Happy Friday y’all!
This was such a fun story all about navigating parent politics, parenting, and just life in general. Many thanks to Rachel for my invitation to this tour!🖍
My Thoughts
Laurie Gelman has spun a whimsical tail full of humor and fun. This is the follow-up to “Class Mom”. I did not read the first book and I don’t feel as though that impacted my enjoyment of the story, however he better bet I’m going to try to squeeze the first book in as soon as I can! Jen Dixon was such a marvelous character. So snarky, so sassy, someone you’d love to be friends with. Her outlook was so real and so refreshing! The emails she sent to the class parents were priceless, especially the one from Las Vegas! What happens in Vegas stays in Vegas, that is unless you email the entire class about it!
Jen has not only been roped into being class mom this year, but she is also in charge of the safety patrol (a job nobody wants). Third grade son Max is becoming a little more opinionated, a little more mouthy. Her daughters are now in their 20s, that fun age when they think they are adults, until they aren’t. Her husband Ron is consumed with his business and starting a chain of yoga studios. Her parents are getting older and her mother has just won her fight with cancer. Jen certainly has a lot on her plate, but she handles it all with grace and a sense of humor (OK not all that much grace, but a lot of humor).
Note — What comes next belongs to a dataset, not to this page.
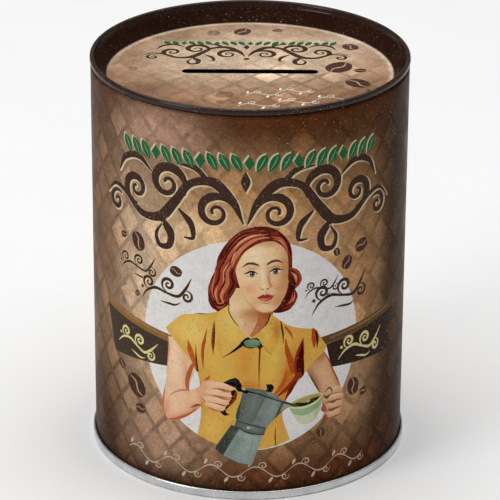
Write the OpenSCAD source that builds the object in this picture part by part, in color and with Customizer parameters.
// Round lithographed tin money box: a rolled wall, a countersunk top end with a
// coin slot, a plain bottom end with an emptying hole, and a push-in stopper.
// Stands on z = 0, axis on Z, front of the print towards -Y, lock seam towards +Y.

/* [Can] */
// Height of the closed can, floor to rim
can_h = 118.7; // [60:0.1:200]
// Outside diameter of the rolled wall
wall_d = 90.4; // [70:0.1:140]
// Thickness of the tinplate sheet
sheet_t = 0.25; // [0.2:0.01:0.35]
// Width of the folded lock seam down the back of the wall
lock_seam_w = 5; // [3:0.5:8]

/* [Seams] */
// Height of the double seam round the base
base_seam_h = 2.6; // [2.4:0.1:4]
// Height of the double seam that makes the rim
rim_seam_h = 1.7; // [1.6:0.1:4]
// Air left between two layers of folded sheet
layer_gap = 0.03; // [0.02:0.01:0.06]
// How far the rim stands proud of the wall
rim_proud = 0.2; // [0:0.05:0.8]
// Height of the curve that necks the wall in under the rim
neck_h = 1.2; // [0.8:0.1:4]

/* [Top end] */
// Depth of the printed panel below the rim
panel_depth = 5.8; // [3.5:0.1:12]
// How far the wall of the recess slopes in from the rim to the panel
recess_slope_w = 3.4; // [1:0.1:8]
// Radius of the bend round the edge of the panel
panel_bend_r = 1; // [0.5:0.1:2]
// Length of the coin slot
slot_l = 38.5; // [28:0.5:50]
// Width of the coin slot
slot_w = 3.1; // [2.4:0.1:4]

/* [Bottom end] */
// Height of the base panel above the floor
base_recess = 4; // [3.2:0.1:8]
// How far the wall of the base recess slopes in
base_slope_w = 1.2; // [0.5:0.1:5]
// Diameter of the emptying hole
hole_d = 38; // [24:0.5:50]
// Height of the collar drawn up round the emptying hole
collar_h = 1.6; // [1:0.1:3]

/* [Stopper] */
// Air between the stopper's skirt and the hole
skirt_gap = 0.3; // [0.2:0.05:0.6]
// Air between the stopper's snap bead and the hole
bead_gap = 0.1; // [0.05:0.05:0.2]
// Air between the stopper's flange and the base panel
seat_gap = 0.1; // [0.05:0.05:0.3]
// How far the flange laps over the edge of the hole
flange_lap = 3.5; // [2:0.1:8]
// Thickness of the flange
flange_t = 1.2; // [0.8:0.1:2]
// Thickness of the skirt and of the cup's floor
skirt_t = 1.2; // [0.8:0.1:2]
// Height of the skirt above the base panel
skirt_h = 9; // [6:0.5:16]
// Width of the finger bar across the cup
bar_w = 3.2; // [2:0.1:5]
// Height of the finger bar
bar_h = 4.5; // [3:0.1:5]
// Height of the snap bead round the skirt
bead_h = 1.6; // [1:0.1:2.5]

/* [Hidden] */
$fn = 96;

fold_steps = 7;
bend_steps = 5;
neck_steps = 8;

pitch = sheet_t + layer_gap;
wall_r = wall_d / 2 - sheet_t / 2;
neck_r = wall_d / 2 + rim_proud - 3 * pitch - sheet_t / 2;
outer_fold_h = 2 * pitch * cos(90 / fold_steps) + sheet_t / 2;
inner_fold_h = pitch * cos(90 / fold_steps) + sheet_t / 2;
hook_clear = 2 * sheet_t;

panel_top_z = can_h - panel_depth;
panel_r = neck_r - pitch - recess_slope_w;
slot_cut_h = 4 * sheet_t;

hole_r = hole_d / 2;
collar_bend_r = 0.5;
base_bend_r = 0.5;
base_panel_r = wall_r - pitch - base_slope_w;
collar_top_z = base_recess + sheet_t + collar_h;

lock_seam_t = 3 * sheet_t;
lock_seam_margin = 2;
lock_seam_z0 = base_recess + sheet_t + lock_seam_margin;
lock_seam_z1 = panel_top_z - sheet_t - lock_seam_margin;

flange_r = hole_r + flange_lap;
flange_top_z = base_recess - seat_gap;
flange_low_z = flange_top_z - flange_t;
skirt_r = hole_r - skirt_gap;
skirt_top_z = base_recess + skirt_h;
cup_r = skirt_r - skirt_t;
cup_top_z = skirt_top_z - skirt_t;
bead_r = hole_r - bead_gap;
bead_over_collar = 0.4;
bead_z0 = collar_top_z + bead_over_collar;
edge_round = 0.5;

// A vector of length 1 along v
function unit(v) = v / norm(v);

// v turned a quarter turn to the left
function left_of(v) = [-v[1], v[0]];

// v turned by a degrees
function turned(v, a) = [v[0] * cos(a) - v[1] * sin(a), v[0] * sin(a) + v[1] * cos(a)];

// Point i of a path moved sideways by d, mitred at the corners
function beside(path, i, d) =
    let (last = len(path) - 1,
         into = unit(i > 0 ? path[i] - path[i - 1] : path[1] - path[0]),
         away = unit(i < last ? path[i + 1] - path[i] : path[last] - path[last - 1]),
         mitre = unit(left_of(into) + left_of(away)))
    path[i] + mitre * d / (mitre * left_of(into));

// Outline of a sheet of thickness t whose middle follows a path
function sheet_outline(path, t) = concat(
    [for (i = [0 : len(path) - 1]) beside(path, i, t / 2)],
    [for (i = [len(path) - 1 : -1 : 0]) beside(path, i, -t / 2)]);

// The corner at b, between a and c, as an arc of radius r
function bent(a, b, c, r) =
    let (u = unit(a - b),
         w = unit(c - b),
         half = acos(u * w) / 2,
         centre = b + unit(u + w) * r / sin(half),
         start = b + u * r / tan(half) - centre,
         sweep = (180 - 2 * half) * sign(w[0] * u[1] - w[1] * u[0]))
    [for (k = [0 : bend_steps]) centre + turned(start, sweep * k / bend_steps)];

// An arc of radius r round a centre, that starts at angle a and turns by sweep
function fold(centre, r, a, sweep) =
    [for (k = [0 : fold_steps]) centre + r * [cos(a + sweep * k / fold_steps),
                                              sin(a + sweep * k / fold_steps)]];

// The hook on the end of the wall, inside a double seam. side is the wall's
// radius there, and the seam's crest is at height 0 with the seam above it.
function wall_hook(side, seam_h) = concat(
    fold([side + pitch, outer_fold_h], pitch, 180, 180),
    [[side + 2 * pitch, seam_h - inner_fold_h - hook_clear / 2]]);

// The end's part of a double seam: under the wall's hook, up outside it, and
// folded down between the hook and the wall. Heights as in wall_hook.
function end_hook(side, seam_h) = concat(
    fold([side + pitch, outer_fold_h], 2 * pitch, 180, 180),
    fold([side + 2 * pitch, seam_h - inner_fold_h], pitch, 0, 180),
    [[side + pitch, outer_fold_h + hook_clear / 2]]);

// A path turned over, so that its crest is at the rim
function at_rim(path) = [for (p = path) [p[0], can_h - p[1]]];

// A path read from its far end
function reversed(path) = [for (i = [len(path) - 1 : -1 : 0]) path[i]];

// The smooth step from the wall's radius to the neck's
function neck() =
    let (z1 = can_h - rim_seam_h - sheet_t)
    [for (k = [0 : neck_steps])
        [wall_r + (neck_r - wall_r) * (1 - cos(180 * k / neck_steps)) / 2,
         z1 + neck_h * (k / neck_steps - 1)]];

module sheet_ring(path) {
    rotate_extrude()
        polygon(sheet_outline(path, sheet_t));
}

// A ring segment between two radii, w wide, centred on +Y
module back_strip(r0, r1, w, z0, z1) {
    translate([0, 0, z0])
        intersection() {
            difference() {
                cylinder(r = r1, h = z1 - z0);
                translate([0, 0, -1])
                    cylinder(r = r0, h = z1 - z0 + 2);
            }
            translate([-w / 2, 0, -1])
                cube([w, wall_d, z1 - z0 + 2]);
        }
}

module stadium(l, w, h) {
    cube([l - w, w, h], center = true);
    for (side = [-1, 1])
        translate([side * (l - w) / 2, 0, 0])
            cylinder(d = w, h = h, center = true);
}

module body_wall() {
    color("#8a6a50") {
        sheet_ring(concat(
            reversed(wall_hook(wall_r, base_seam_h)),
            neck(),
            at_rim(wall_hook(neck_r, rim_seam_h))));
        back_strip(wall_d / 2 - sheet_t - lock_seam_t, wall_d / 2 - sheet_t / 2,
                   lock_seam_w, lock_seam_z0, lock_seam_z1);
    }
}

module top_end() {
    middle_z = panel_top_z - sheet_t / 2;
    centre = [0, middle_z];
    panel_edge = [panel_r, middle_z];
    rim_foot = [neck_r - pitch, can_h - rim_seam_h];
    rim_top = [neck_r - pitch, can_h - outer_fold_h];
    color("#3b241b")
        difference() {
            sheet_ring(concat(
                [centre],
                bent(centre, panel_edge, rim_foot, panel_bend_r),
                bent(panel_edge, rim_foot, rim_top, panel_bend_r),
                at_rim(end_hook(neck_r, rim_seam_h))));
            translate([0, 0, middle_z])
                stadium(slot_l, slot_w, slot_cut_h);
        }
}

module bottom_end() {
    middle_z = base_recess + sheet_t / 2;
    collar_top = [hole_r + sheet_t / 2, collar_top_z];
    collar_foot = [hole_r + sheet_t / 2, middle_z];
    panel_edge = [base_panel_r, middle_z];
    seam_foot = [wall_r - pitch, base_seam_h];
    seam_low = [wall_r - pitch, outer_fold_h];
    color("#c3c6ca")
        sheet_ring(concat(
            [collar_top],
            bent(collar_top, collar_foot, panel_edge, collar_bend_r),
            bent(collar_foot, panel_edge, seam_foot, base_bend_r),
            [seam_foot],
            end_hook(wall_r, base_seam_h)));
}

module stopper() {
    color("#26221f") {
        rotate_extrude()
            polygon([
                [0, cup_top_z],
                [cup_r, cup_top_z],
                [cup_r, flange_low_z],
                [flange_r - edge_round, flange_low_z],
                [flange_r, flange_low_z + edge_round],
                [flange_r, flange_top_z],
                [skirt_r, flange_top_z],
                [skirt_r, bead_z0],
                [bead_r, bead_z0 + bead_h / 3],
                [bead_r, bead_z0 + 2 * bead_h / 3],
                [skirt_r, bead_z0 + bead_h],
                [skirt_r - edge_round, skirt_top_z],
                [0, skirt_top_z]]);
        intersection() {
            translate([-bar_w / 2, -hole_r, flange_low_z])
                cube([bar_w, hole_d, bar_h]);
            cylinder(r = cup_r + skirt_t / 2, h = skirt_top_z);
        }
    }
}

body_wall();
top_end();
bottom_end();
stopper();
I thoroughly enjoyed every minute I spend with Jen and her antics and I am keeping my fingers crossed that there is a follow-up to this follow-up!
*** A big thanks to Henry Holt for my copy of this book ***
About the Book
If you’ve ever been a room parent or school volunteer, Jen Dixon is your hero. She says what every class mom is really thinking, whether in her notoriously frank emails or standup-worthy interactions with the micromanaging PTA President and the gamut of difficult parents. Luckily, she has the charm and wit to get away with it – most of the time. Jen is sassier than ever but dealing with a whole new set of challenges in the world of parental politics and at home.
She’s been roped into room-parenting yet again for her son Max’s third grade class, but as her husband buries himself in work, her older daughters navigate adulthood, and Jen’s own aging parents start to need some parenting themselves, Jen gets pulled in more directions than any one mom, or superhero, can handle.
Refreshingly down-to-earth and brimming with warmth, Dixon’s next chapter will keep you wondering what’s really going on under the veneer of polite parent interactions and have you laughing along with her the whole way.